On March 29, hundreds to thousands of pro-China protesters in Calgary, Edmonton, Toronto, and Vancouver rallied in the downtown area to urge for calm in the situation and calling for China and Tibet to remain as "one family".

In San Francisco, California, on April 7, 2008, two days prior to the actual torch relay, three activists carrying Tibetan flags scaled the suspension cables of the Golden Gate Bridge to unfurl two banners, one saying "One World, One Dream. Free Tibet", and the other, "Free Tibet '08".
Among them was San Francisco resident Laurel Sutherlin, who spoke to the local TV station KPIX-CBS5 live from a cellphone, urging the International Olympic Committee to ask China not to allow the torch to go through Tibet.
The three activists and five supporters faced charges related to trespassing, conspiracy, and causing a public nuisance.

On April 13, a crowd of more than 6000 ethnic Chinese (some sources report it as more than 10,000) gathered at Parliament Hill, Ottawa, from Toronto, Ottawa, Montreal, and nearby towns for a pro-Beijing rally, during which, they sought to publicize what they called the 'truth of Tibet.' The event, which erupted in small skirmishes with pro-Tibetan protesters, featured nationalistic songs and chants, and included accusations of Western media bias in covering Tibet.

===Oceania===
On Saturday, March 15 in Sydney, Australia, during a chaotic clash with Tibetan protesters outside the Chinese consulate, the police used capsicum sprays and batons in an attempt to control a group of about 40 agitated Tibetan protesters. Several of the protesters entered and then exited the consulate, and thereupon, the protesters attacked a plainclothes Australian police officer. Seven protesters in total were arrested. On March 18, police again had to restrain protesters outside the Chinese consulate in Sydney.

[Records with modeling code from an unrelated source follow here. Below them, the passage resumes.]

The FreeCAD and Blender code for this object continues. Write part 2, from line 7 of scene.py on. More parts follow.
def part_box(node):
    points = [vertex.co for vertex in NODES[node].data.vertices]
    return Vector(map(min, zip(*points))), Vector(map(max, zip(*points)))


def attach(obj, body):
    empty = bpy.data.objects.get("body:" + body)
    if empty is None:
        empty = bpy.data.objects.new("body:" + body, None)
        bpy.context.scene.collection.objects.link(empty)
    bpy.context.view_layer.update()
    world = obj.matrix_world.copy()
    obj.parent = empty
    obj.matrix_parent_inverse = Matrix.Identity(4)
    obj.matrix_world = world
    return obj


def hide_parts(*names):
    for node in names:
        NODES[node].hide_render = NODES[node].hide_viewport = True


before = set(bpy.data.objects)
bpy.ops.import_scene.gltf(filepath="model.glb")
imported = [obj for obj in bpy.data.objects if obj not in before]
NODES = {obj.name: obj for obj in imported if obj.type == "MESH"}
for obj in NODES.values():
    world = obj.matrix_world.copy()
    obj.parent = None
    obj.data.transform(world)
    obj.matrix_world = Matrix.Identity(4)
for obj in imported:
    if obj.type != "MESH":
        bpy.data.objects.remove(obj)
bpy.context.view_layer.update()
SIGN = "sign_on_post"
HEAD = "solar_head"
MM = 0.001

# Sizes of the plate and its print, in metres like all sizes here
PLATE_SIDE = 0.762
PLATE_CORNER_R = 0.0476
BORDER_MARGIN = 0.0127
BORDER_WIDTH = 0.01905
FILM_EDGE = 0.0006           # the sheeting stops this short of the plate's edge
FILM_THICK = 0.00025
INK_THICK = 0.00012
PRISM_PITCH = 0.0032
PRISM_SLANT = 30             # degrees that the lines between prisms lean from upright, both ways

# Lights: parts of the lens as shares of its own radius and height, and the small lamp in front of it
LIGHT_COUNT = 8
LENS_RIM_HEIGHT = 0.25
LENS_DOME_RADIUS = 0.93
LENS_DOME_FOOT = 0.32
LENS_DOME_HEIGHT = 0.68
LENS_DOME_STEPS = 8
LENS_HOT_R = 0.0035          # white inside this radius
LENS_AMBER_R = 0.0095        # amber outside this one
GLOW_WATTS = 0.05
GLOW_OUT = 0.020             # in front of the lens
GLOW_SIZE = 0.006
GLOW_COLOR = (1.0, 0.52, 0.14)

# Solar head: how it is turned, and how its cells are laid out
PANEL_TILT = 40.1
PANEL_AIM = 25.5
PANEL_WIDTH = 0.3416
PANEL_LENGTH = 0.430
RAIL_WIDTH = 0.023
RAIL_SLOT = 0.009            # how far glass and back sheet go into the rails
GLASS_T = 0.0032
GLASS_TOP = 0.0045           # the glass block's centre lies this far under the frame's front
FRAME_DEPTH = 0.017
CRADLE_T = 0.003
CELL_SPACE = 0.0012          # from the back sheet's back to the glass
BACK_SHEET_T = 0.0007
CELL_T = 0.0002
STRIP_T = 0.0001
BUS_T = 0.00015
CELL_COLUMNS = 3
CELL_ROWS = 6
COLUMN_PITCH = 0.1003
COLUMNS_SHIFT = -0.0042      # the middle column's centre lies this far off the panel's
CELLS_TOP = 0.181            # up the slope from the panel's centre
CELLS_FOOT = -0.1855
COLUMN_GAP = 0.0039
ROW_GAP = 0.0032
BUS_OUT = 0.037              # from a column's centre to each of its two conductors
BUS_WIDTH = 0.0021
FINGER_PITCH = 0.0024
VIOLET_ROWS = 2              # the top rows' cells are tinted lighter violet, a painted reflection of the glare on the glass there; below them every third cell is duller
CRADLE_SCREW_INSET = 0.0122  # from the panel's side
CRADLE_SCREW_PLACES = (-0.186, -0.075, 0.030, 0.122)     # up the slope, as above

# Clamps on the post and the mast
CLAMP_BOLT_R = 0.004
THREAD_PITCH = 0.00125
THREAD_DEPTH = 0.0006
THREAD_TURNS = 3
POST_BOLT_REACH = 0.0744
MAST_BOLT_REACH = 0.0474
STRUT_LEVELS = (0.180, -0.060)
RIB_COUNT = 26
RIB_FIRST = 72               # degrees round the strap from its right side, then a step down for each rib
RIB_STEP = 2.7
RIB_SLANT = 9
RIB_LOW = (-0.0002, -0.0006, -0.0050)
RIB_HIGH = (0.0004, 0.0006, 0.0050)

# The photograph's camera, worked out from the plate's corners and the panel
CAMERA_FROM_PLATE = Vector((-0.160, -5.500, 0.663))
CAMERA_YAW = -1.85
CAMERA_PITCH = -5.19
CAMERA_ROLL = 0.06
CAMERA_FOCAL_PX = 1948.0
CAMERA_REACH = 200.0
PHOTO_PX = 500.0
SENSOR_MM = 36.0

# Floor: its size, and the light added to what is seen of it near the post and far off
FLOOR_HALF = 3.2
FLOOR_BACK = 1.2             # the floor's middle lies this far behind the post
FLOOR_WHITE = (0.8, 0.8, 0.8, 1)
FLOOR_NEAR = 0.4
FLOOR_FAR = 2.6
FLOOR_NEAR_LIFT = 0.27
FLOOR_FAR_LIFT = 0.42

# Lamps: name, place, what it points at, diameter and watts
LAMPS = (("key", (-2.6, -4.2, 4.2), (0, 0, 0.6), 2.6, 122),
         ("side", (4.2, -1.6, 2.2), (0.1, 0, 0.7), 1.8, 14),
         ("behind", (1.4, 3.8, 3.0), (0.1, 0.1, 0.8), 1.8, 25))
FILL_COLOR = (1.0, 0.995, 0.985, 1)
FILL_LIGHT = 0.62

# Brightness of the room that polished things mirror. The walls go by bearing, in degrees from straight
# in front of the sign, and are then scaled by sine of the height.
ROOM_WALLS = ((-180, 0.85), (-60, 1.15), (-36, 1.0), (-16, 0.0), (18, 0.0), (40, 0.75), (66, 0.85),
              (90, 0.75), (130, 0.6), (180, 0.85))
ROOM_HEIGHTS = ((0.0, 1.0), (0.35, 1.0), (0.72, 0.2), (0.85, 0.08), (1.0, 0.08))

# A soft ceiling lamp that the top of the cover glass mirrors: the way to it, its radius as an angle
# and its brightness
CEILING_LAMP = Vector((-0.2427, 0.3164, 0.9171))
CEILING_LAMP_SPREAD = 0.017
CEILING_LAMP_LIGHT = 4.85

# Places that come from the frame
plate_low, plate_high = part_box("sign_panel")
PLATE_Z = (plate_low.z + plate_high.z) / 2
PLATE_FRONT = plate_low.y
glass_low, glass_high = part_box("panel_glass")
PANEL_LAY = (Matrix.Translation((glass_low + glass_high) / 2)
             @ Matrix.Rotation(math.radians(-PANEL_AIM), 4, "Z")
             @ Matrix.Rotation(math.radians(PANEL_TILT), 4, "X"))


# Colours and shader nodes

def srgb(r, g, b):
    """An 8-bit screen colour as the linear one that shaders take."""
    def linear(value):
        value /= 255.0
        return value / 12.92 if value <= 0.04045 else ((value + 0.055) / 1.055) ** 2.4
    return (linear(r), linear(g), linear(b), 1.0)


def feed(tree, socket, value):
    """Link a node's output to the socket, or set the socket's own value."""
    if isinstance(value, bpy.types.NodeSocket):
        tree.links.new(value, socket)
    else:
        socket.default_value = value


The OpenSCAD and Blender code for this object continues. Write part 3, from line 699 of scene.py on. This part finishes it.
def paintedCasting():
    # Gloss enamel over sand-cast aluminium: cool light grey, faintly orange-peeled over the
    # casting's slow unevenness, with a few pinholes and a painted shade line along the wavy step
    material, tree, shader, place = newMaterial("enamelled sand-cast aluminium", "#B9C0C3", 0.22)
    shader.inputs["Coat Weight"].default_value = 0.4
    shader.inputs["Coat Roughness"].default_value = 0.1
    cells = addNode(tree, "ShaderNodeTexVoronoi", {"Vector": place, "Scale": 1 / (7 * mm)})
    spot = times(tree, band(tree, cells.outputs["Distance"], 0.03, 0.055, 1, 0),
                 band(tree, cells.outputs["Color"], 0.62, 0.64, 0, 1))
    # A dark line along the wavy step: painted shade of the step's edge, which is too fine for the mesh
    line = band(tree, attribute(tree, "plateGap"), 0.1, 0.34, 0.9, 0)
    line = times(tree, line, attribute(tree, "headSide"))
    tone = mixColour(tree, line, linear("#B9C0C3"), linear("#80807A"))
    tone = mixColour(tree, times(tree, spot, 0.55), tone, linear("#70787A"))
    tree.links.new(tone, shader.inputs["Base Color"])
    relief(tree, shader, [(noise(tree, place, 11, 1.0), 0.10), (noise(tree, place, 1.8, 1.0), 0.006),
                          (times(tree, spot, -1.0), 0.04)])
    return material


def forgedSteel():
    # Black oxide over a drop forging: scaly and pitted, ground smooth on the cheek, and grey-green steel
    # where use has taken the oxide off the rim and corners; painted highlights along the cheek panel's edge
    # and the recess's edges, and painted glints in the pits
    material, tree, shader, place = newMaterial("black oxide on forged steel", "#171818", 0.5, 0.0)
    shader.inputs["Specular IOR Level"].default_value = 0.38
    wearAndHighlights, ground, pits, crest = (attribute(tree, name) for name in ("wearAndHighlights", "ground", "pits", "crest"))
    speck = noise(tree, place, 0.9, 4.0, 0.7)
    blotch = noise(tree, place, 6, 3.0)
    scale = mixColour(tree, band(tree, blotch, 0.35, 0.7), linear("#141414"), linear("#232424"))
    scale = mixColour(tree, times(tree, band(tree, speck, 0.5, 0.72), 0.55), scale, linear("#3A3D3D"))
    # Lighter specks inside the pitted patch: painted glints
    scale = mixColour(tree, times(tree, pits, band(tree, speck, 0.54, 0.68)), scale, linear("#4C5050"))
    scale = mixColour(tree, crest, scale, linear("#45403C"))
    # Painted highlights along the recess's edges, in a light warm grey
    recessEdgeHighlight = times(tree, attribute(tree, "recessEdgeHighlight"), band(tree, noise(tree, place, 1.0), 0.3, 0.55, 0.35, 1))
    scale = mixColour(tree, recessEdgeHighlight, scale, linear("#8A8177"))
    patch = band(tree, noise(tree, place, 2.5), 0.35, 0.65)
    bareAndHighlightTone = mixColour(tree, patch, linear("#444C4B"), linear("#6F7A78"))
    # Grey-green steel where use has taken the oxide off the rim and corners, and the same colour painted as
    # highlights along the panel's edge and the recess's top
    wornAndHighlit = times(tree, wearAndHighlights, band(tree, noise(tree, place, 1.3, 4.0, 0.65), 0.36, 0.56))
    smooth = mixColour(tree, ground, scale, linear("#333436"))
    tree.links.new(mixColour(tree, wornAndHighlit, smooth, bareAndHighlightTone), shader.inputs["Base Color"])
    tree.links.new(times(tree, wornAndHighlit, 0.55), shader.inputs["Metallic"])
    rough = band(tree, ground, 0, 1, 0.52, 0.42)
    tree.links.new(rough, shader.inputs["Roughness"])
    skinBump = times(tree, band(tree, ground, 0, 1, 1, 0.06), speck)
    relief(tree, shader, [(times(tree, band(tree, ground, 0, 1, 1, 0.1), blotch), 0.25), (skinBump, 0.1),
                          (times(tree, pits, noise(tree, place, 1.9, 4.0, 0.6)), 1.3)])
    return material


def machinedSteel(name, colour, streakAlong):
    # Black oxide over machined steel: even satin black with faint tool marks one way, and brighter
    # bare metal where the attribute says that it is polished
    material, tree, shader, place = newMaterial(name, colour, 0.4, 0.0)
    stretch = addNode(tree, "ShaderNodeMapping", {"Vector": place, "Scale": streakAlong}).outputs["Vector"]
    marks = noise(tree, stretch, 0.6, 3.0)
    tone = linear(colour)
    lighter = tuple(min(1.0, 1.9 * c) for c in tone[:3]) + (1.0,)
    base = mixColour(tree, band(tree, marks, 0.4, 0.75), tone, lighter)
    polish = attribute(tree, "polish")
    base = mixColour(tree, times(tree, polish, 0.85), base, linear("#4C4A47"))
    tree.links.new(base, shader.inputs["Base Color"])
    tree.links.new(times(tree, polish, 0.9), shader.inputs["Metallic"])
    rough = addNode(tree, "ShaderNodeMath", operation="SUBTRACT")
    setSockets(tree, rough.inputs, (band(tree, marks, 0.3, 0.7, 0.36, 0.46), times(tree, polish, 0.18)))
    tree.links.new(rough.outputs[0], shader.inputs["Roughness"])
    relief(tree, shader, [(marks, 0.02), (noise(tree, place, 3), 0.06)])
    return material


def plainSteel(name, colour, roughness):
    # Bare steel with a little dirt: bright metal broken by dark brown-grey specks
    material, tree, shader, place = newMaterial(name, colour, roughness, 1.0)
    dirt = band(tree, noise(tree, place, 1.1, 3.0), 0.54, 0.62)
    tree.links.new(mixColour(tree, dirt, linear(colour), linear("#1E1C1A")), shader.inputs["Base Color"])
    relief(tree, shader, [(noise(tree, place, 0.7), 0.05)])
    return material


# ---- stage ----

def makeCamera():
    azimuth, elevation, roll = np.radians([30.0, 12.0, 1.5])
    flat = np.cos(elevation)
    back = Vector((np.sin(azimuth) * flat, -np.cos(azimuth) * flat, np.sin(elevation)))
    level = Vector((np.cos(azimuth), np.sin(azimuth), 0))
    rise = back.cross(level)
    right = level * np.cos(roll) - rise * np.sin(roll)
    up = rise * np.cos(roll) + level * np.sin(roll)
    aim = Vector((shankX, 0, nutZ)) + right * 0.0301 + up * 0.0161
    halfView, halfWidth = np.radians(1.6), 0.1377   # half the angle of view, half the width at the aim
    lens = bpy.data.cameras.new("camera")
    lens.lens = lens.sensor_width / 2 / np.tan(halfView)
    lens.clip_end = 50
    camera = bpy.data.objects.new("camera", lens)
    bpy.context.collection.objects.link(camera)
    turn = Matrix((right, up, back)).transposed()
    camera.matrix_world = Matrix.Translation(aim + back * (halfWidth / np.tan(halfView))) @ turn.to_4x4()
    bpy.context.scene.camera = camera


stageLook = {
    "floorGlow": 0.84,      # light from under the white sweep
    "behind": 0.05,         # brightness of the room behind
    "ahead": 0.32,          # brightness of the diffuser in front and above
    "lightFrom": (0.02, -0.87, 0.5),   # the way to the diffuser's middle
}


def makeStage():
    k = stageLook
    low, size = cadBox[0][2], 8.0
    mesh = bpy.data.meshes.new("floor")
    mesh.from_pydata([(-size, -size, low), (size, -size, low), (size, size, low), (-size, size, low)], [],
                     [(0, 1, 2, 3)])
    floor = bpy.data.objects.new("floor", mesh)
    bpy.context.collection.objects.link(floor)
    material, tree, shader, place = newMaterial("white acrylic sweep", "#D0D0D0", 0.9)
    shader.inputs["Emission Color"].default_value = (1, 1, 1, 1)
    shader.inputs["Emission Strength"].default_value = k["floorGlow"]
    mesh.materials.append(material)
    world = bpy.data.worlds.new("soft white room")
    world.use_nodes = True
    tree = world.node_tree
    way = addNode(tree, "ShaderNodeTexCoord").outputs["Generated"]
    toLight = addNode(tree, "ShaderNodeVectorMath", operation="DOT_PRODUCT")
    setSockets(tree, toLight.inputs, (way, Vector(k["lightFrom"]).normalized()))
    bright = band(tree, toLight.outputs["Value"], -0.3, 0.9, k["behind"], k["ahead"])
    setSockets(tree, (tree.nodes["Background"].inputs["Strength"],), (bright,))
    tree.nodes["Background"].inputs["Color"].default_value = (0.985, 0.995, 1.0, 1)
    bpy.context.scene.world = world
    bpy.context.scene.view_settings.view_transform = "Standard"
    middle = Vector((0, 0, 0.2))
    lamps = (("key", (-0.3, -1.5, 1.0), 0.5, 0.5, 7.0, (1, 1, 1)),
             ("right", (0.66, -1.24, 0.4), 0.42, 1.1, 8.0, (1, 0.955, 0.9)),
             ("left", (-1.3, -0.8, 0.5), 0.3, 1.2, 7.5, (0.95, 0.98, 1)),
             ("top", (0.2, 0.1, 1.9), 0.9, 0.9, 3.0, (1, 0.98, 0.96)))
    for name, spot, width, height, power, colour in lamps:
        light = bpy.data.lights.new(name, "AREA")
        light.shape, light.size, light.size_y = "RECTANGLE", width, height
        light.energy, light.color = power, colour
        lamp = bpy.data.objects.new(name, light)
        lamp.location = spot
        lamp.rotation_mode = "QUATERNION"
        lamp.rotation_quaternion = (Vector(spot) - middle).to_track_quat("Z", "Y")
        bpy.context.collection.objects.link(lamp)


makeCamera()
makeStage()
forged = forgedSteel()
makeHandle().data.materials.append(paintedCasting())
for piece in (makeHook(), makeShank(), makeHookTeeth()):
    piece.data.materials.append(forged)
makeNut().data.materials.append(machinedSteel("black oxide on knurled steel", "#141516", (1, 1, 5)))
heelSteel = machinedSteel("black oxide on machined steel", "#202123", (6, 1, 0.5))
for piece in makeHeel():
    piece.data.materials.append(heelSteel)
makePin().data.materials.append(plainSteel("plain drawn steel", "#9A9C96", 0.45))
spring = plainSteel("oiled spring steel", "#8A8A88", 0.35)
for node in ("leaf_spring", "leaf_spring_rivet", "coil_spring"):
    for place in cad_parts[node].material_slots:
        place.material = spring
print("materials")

On April 13, Chinese-Australian demonstrators took to the streets in Sydney, Australia, and protested against bias in Western media reporting in relation to the Tibetan issue and the 2008 torch relay. They also voiced their objection to Tibetan independence and their support for the 2008 Summer Olympics. The New South Wales police estimated that around 6,000 people attended the protest.
 News outlets in China reported about 5,000-6,000 participants.
English-language media outlets in Australia downplayed the event. Major newspapers such as The Sydney Morning Herald and Daily Telegraph of the following day made no mentions of the event despite both containing articles on the Tibetan unrests, while television broadcasts reported only the Sydney protest (failing to mention the march in Melbourne) and significantly fewer participants: about 1000 according to Australian state-owned broadcaster, the ABC or only "several hundred" according to Channel Nine; Channel Nine also stated that the demonstration was concerned only about disruptions to the Olympic torch relay, rather than the primary stated target of media bias in the portrayal of the entire Tibet-related episode.
On the same day, around 5000 Chinese students and Chinese-Australians participated in a similar march in Melbourne. An argument ensued between a Free Tibet supporter and pro-China protesters, but the march concluded without incident.